Pandas first, every time. The job market for analysts in 2026 still assumes you can read and write pandas fluently. Once you are comfortable with pandas — joins, groupby, time-series resampling — pick up Polars in a week. The expression API is genuinely easier once you know SQL, but starting with Polars and then learning pandas means you will be confused by the index for months.

Does Polars work in Kaggle and Colab?

Yes, both. Polars is preinstalled in recent Kaggle docker images and pip install polars works in Colab in under fifteen seconds. Several recent Kaggle top-10 solutions used Polars for the heavy feature-engineering pass and converted back to pandas only for the final model fit. On Kaggle, Polars is increasingly a default rather than an exotic choice.

Is Polars compatible with scikit-learn?

Not directly. scikit-learn's estimators expect a NumPy array or a pandas DataFrame. The pragmatic path is polars_df.to_pandas() right before .fit() and .predict().

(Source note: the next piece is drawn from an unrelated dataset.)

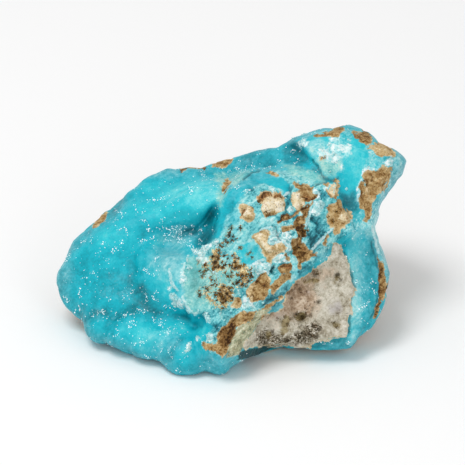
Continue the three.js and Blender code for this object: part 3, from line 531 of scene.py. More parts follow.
# where each kind of ground shows on the display face, as outlines in mm
markings = {}
markings["limonite"] = {  # brown patches
    "hookPlate": [(-2.2, -17.4), (-1.8, -16.2), (-0.6, -15.4), (1, -15), (1.2, -15.8), (0.6, -17.4),
        (0, -18.6), (-0.8, -19), (-1.8, -18.6)],
    "topLine": [(-10, 15.6), (-8.8, 16.2), (-7.6, 16.5), (-5, 16.4), (-5, 18), (-10, 17.6)],
    "triangleFoot": [(19.2, 11.6), (20.2, 11.6), (20.8, 11), (20, 10.6), (19.4, 11)],
    "arrowCrumb": [(10.9, -0.6), (11.3, -0.6), (11.5, -2), (11.1, -2)],
    "vein": [(13.4, 4.2), (13.8, 3.2), (14.2, 2.2), (13.8, 1.6), (13.2, 2), (13.4, 3)],
    "endLeft": [(26.2, 13.8), (26.6, 13.6), (27, 12.8), (27.2, 11.8), (27.6, 10.2), (28, 9.6),
        (28.4, 8.4), (28, 7.2), (27.6, 6.2), (27.2, 5.4), (26.8, 5.8), (27.2, 7), (26.8, 8.2),
        (26.2, 8.6), (25.8, 9.6), (25.8, 10.8), (26, 12), (25.6, 12.6)],
    "crownLeft": [(16.4, 23.2), (18.4, 23.4), (18.8, 24), (20.4, 24.2), (20.6, 24.8), (22.8, 25.2),
        (22.8, 24.4), (22, 23.4), (21.2, 22.4), (20.4, 22.2), (19.8, 22.9), (18.4, 22.8),
        (16.4, 22.8)],
    "crownMiddle": [(24.6, 23.8), (25.4, 23.5), (26.2, 23.4), (26.8, 24.4), (27.8, 23.8),
        (28.6, 22.4), (28.4, 22), (27.8, 21.4), (27.2, 20.8), (26.6, 21.4), (25.8, 22.1),
        (25.2, 22.2), (24.8, 23)],
    "crownRight": [(27.6, 20.2), (28.4, 21), (29.2, 21.5), (30.4, 21.2), (31.6, 20.7), (32.4, 20.2),
        (33, 19), (32.6, 18.7), (31.6, 18.9), (30.2, 18.8), (29.2, 19.2), (28.8, 19.7),
        (28.2, 20.2)],
    "endFace": [(26.6, 14.6), (26.8, 15.4), (27.6, 15.8), (28.4, 15.6), (29.6, 16), (30.2, 16.6),
        (30.8, 17), (31.2, 16.6), (31.6, 15.8), (32, 16.6), (32.5, 16.4), (32.2, 15.4),
        (31.8, 14.4), (31.2, 13.6), (30.8, 12.4), (30, 11.8), (29.4, 10.6), (28.4, 9.8),
        (27.8, 10.2), (27.6, 11.6), (27.4, 12.6), (27, 13.6)],
    "creamKnob": [(5.4, 10.6), (6, 11.2), (6.8, 11.6), (8, 11.6), (8.4, 11), (9, 11.4), (10, 11.2),
        (10.8, 10.2), (11, 9), (10.6, 8), (9.8, 7.6), (9, 7.2), (8, 6.8), (7.2, 6.6), (6.6, 7.4),
        (6.2, 8.4), (6, 9.4), (5.4, 9.6)],
    "leftKnob": [(1.8, 8.8), (2.2, 9.2), (3.2, 9), (4.2, 8.4), (4.8, 7.8), (4.8, 7), (4.6, 6),
        (4, 5.5), (3.4, 5.6), (2.6, 6.4), (2, 6.8), (2.2, 7.4), (1.8, 8.2)],
    "leafBrown": [(12.8, 13.4), (14, 13), (15.2, 13), (16.4, 12.6), (17.2, 12.8), (16.4, 12.2),
        (16.2, 11.4), (17, 10.8), (16.6, 10.2), (15.6, 10), (14.6, 10), (14, 10.8), (14, 12),
        (13.2, 12.4)],
    "leafCream": [(12.2, 10.2), (12.8, 11.4), (13.6, 11.8), (14.2, 11.4), (14.4, 10.2), (14.6, 9.2),
        (14, 8.2), (13.4, 8.2), (12.6, 9)],
    "lowDiagonal": [(9.4, 5.8), (10.2, 6.2), (10.8, 7), (11.4, 7.4), (11.8, 6.8), (12.6, 7.2),
        (13.8, 8.2), (14.6, 8.8), (15.6, 9.2), (14.8, 8.2), (13.4, 7.4), (12.4, 6.4), (11.2, 6),
        (10.4, 5.8), (9.8, 5.2), (9.3, 5.4)],
    "stripe": [(14.4, 7.8), (15.2, 8.4), (16, 9.2), (16.4, 9.8), (15.8, 8.2), (15.4, 6.8),
        (14.8, 5.6), (14, 4.2), (13.6, 3.2), (13, 4.4), (12.2, 3.8), (11.8, 4.2), (12.6, 4.8),
        (13, 6.2), (13.4, 6.6), (14.4, 6.6)],
    "stripeFoot": [(13.6, 4.4), (14.4, 4.6), (14.8, 4), (15.2, 3.8), (15.2, 2.8), (14.4, 2.6),
        (14, 3.4)],
    "crumb": [(10.4, 4.2), (11, 4.6), (11.8, 4.4), (12, 3.6), (11.2, 3.2), (10.4, 3.4)],
    "arrow": [(4.4, 2.8), (5, 3.2), (6, 3.6), (6.8, 4), (7.8, 3.8), (8, 2.8), (7.6, 1.6),
        (8.2, 0.8), (9.2, 1), (10.4, 1.4), (11, 0.8), (11, 0), (9.8, -0.4), (9.2, -0.8),
        (8.4, -1.6), (8, -2.4), (7.4, -2.2), (7, -1.2), (6.4, 0), (5.4, 1.2), (4.6, 2)],
    "middle": [(12.4, 1.4), (12.6, 2.2), (13.2, 2.2), (13.8, 1.8), (14.4, 1.6), (15.2, 0.8),
        (15.8, -0.2), (16.4, -0.4), (17.2, -0.8), (17.4, -1.4), (16, -1.4), (15.2, -2),
        (14.4, -2.4), (14, -3.6), (13.6, -3.6), (13.6, -2.4), (13, -1.6), (12.6, -0.4),
        (12.4, 0.6)],
    "rightBroken": [(19.4, 8.4), (20, 9), (20.8, 9.2), (21.4, 10), (22, 9.6), (22.2, 8.8),
        (22.8, 8.6), (23.4, 7.8), (24.2, 7), (24.4, 6.4), (24, 5.8), (23.2, 5.2), (22.6, 4.4),
        (21.6, 3.8), (21, 3.2), (20.8, 3.8), (21, 4.6), (20.2, 4.6), (19.6, 5.4), (19.2, 6.2),
        (19.4, 7.4)],
    "triangleEdge": [(20.6, 14), (21.2, 14.6), (21.6, 14), (21.5, 12.4), (21.4, 11), (21.2, 10.2),
        (20.8, 10.4), (21, 11.6), (21, 12.8), (21.1, 13.6)],
    "triangleChip": [(18.6, 13), (19, 13.4), (19.6, 13.2), (19.4, 12.4), (18.8, 12.6)],
    "sliver": [(19.4, 3.6), (19.7, 3), (19.4, 2), (19, 0.8), (18.6, 1.2), (19, 2.4)],
    "roundCrumb": [(9.6, -3.6), (10.2, -3.2), (10.8, -2.8), (11.8, -2.8), (12.3, -3.4), (12.2, -4),
        (11.6, -4.6), (10.8, -4.6), (10.2, -4.8), (9.7, -4.4)],
    "lowStrip": [(8, -7.4), (8.8, -6.2), (10.6, -4.7), (12, -4.6), (11.8, -5.6), (10.8, -6),
        (9, -8), (8.6, -9)],
    "olivePlate": [(3.4, -9.4), (3.2, -8), (3.8, -7), (5, -5.8), (6.4, -4.8), (7.4, -4.6),
        (8, -5.8), (7.6, -8), (6.6, -9.6), (4.6, -10.1)],
    "button": [(0.6, -10.6), (0.8, -9.6), (1.4, -9.4), (2, -9.8), (2.1, -10.6), (1.8, -11.4),
        (1, -11.6), (0.4, -11.2)],
    "lowHook": [(-2.6, -17.4), (-2.4, -16.4), (-1.6, -15.8), (-0.6, -14.6), (0.6, -13.4),
        (1.4, -12.8), (2.2, -12.4), (3.6, -12.2), (5.4, -12), (5.2, -12.8), (4.2, -13.6),
        (3.2, -14), (2, -14.6), (1.2, -15.6), (0.6, -17), (0, -18.2), (-0.4, -19.4), (-0.8, -20.6),
        (-1.6, -21.3), (-2.2, -20.6), (-2.8, -20), (-3.8, -20), (-4.8, -19.6), (-5.4, -18.8),
        (-5.2, -18.2), (-4.4, -18.6), (-3.4, -19), (-2.6, -18.8)],
    "seamChip": [(6.2, -13.6), (6.8, -13), (7.3, -12.6), (7.2, -13.2), (6.8, -13.8), (6.6, -14.4),
        (5.6, -15.4), (5.1, -15.8), (5.4, -15.2), (6.2, -14.2)],
    "footChip": [(14.2, -18.4), (15, -18.6), (16, -19), (15.8, -19.4), (14.8, -19.2),
        (14.2, -18.8)],
    "rightSeam": [(29.2, -1), (29.8, -2.4), (30.6, -2.8), (30.8, -4.4), (31, -6), (31.4, -6.8),
        (31.2, -8), (30.8, -9.2), (30.2, -10.8), (29.6, -12), (29, -13.6), (28.3, -13.4),
        (28.8, -12.4), (29.6, -11), (30, -9.6), (29.9, -8), (30, -6), (29.8, -4), (29.5, -2.4)],
    "fieldStreak": [(-1.2, 14), (-0.6, 14.4), (-0.3, 13.2), (-0.8, 12), (-1.2, 11.2), (-1.5, 12)],
    "crestThread": [(7.4, 15.7), (8, 15.8), (9.6, 15), (9, 14.8)],
    "seamThread": [(6.4, -11.6), (7.2, -11), (8, -10.6), (9.4, -9.8), (10.4, -9), (10.6, -9.4),
        (9.6, -10), (8.2, -11), (7.4, -11.4), (6.6, -11.8)],
    "topRim": [(-3.4, 16.8), (-2.8, 18), (-1.6, 19), (0.4, 19.2), (0.4, 18), (-0.2, 17.4),
        (-1, 16.8), (-2.4, 16.6)],
    "leftRim": [(-27.6, 4.4), (-27, 6.4), (-25.6, 7.8), (-24.6, 7.6), (-25.4, 6.2), (-26.4, 5.2),
        (-27, 4.2)],
}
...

Because the conversion is zero-copy when both sides are Arrow-backed, this costs almost nothing — you do the expensive feature engineering in Polars and hand the final design matrix to scikit-learn.

When is pandas genuinely the better choice?

Three cases. First, when the data is small — under 100k rows, where the speed difference is invisible and pandas' richer ecosystem wins. Second, when you need a pandas-specific feature like MultiIndex or the rich ExcelWriter with formulas. Third, when you work in a codebase where ten other analysts already use pandas and the maintenance cost of mixing libraries exceeds the speed gain. Polars wins on performance; pandas wins on team velocity in pandas-native teams.

How long does it take to learn Polars coming from pandas?

For the patterns you use most days — read, filter, group_by, join, sort, write — about an afternoon with the Polars User Guide open. For the long tail like group_by_dynamic time bucketing, streaming collects, and as-of joins, budget another week of opportunistic learning. The mental shift from "mutating index-bearing frame" to "build an expression, then collect" is the only real cost, and it pays back the first time a 50M-row pipeline finishes before your coffee gets cold.